North Korea has repeatedly stated it is developing uranium and plutonium-based nuclear weapons, and medium and intercontinental-range missiles to carry them.

In 2005, CIA’s then director, George Tenet, confirmed North Korea’s Taepo-dong ICBM was theoretically able to deliver a nuclear warhead to North America. North Korea’s eccentric ‘Dear Leader,’ Kim Jong-il, has made an art of using nuclear blackmail to squeeze money out of South Korea, Japan and the West.

Nuclear threats are North Korea’s only remaining exports. A US-led coalition has shut down its exports of missiles to the Mideast, counterfeiting US currency, and black market amphetamine sales to Japan. So, what is the tough-talking Bush Administration going to do about North Korea? Probably not much.

The US and Japan have already imposed a de facto naval blockade on North Korea, and conducted military exercise in its region. US military strikes against North Korea would be unlikely to destroy its deeply-buried nuclear weapons – if they could even be located.

The Pentagon estimates that a US invasion of North Korea would cost 500,000 American casualties. Since North Korea has buried many vital industries and military facilities deep underground, US air strikes would have limited success.

Moreover, any attacks on North Korea would quickly make South Korea and Japan targets of North Korea’s medium-ranged missiles. Seoul’s ten million people are within range of North Korean long-ranged artillery and missiles batteries behind the DMZ.

Amid all the international hysteria over North Korea, it’s important to understand that the ‘Dear Leader’s’ nuclear programs are primarily defensive. Their goal is to protect North Korea from a long-feared US attack, not to attack the US or Japan. Attacking the US would bring massive American nuclear retaliation. Kim Jong-il and his Politburo are not anxious to commit suicide or see their nation vaporised. In reality, America’s real concern about North Korea’s nuclear weapons is exactly the same as those about Iran. Possession of nuclear weapons by these states would limit US power to impose its will militarily or diplomatically in their regions.

North Korea has repeatedly agreed to junk its nuclear weapons provided the US does three things:
1. deal directly with Pyongyang, which Washington refuses to do;
2. provide security guarantees that the US will not attack North Korea;
3. provide economic aid.

The Bush Administration’s hard-line neoconservatives refuse to ‘validate’ North Korea’s totalitarian regime through direct talks. Neocons are determined to overthrow Kim Jong-il. But Washington has no qualms about dealing with other despotic regimes in the Mideast and Central Asia.

South Korea’s biggest fears are a US-North Korean war that would devastate it; and an economic implosion of North Korea sending millions of starving refugees to south. So Seoul keeps North Korea on life support, while trying to calm American militancy.

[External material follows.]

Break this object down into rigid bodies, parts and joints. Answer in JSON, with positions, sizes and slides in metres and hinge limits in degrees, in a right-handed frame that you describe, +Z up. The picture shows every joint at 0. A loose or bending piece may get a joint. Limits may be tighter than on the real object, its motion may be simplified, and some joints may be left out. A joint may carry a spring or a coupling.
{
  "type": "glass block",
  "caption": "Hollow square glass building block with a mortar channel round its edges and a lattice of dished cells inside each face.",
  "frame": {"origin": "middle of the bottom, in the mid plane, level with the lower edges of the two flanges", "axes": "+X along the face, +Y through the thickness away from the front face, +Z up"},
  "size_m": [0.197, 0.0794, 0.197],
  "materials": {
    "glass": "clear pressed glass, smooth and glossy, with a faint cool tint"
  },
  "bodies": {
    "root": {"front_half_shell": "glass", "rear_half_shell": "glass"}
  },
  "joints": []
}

Japan wants to deter a united Korea as long as possible, rightly fearing it would one day constitute a major economic and military threat. Shinzo Abe, Japan’s new conservative prime minister, has taken a tough line towards North Korea but has also just apparently buried the hatchet with China over his predecessor’s inflammatory visits to the Tokyo’s Yasukuni war shrine.

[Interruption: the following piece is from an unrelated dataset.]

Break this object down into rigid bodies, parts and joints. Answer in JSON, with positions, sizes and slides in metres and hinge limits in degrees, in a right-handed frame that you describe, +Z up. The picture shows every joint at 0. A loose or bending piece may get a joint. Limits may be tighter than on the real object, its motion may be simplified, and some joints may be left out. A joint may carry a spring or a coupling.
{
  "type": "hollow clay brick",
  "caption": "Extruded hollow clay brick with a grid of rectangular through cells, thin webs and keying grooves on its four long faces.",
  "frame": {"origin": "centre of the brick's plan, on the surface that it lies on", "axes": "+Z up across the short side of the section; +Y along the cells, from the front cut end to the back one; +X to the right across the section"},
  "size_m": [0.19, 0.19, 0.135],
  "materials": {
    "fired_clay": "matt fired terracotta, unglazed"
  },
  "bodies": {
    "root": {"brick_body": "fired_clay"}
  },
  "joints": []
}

However, the stalemated situation abruptly changed this week when China dropped its former indulgent attitude to North Korea’s nuclear programme and issued a very stern, even ominous warning to Pyongyang not to conduct nuclear tests.

The Dear Leader likes to do zany things, but offending China, his patron, closest ally and, most important, sole source of oil, would seem too much even for him. But with Kim, a great admirer of James Bond villains like Dr No and SPECTRE, one never quite knows.

One thing is clear: money, lots of it, not war, is the most effective way of making North Korea behave. Bribery is always far, far cheaper than war.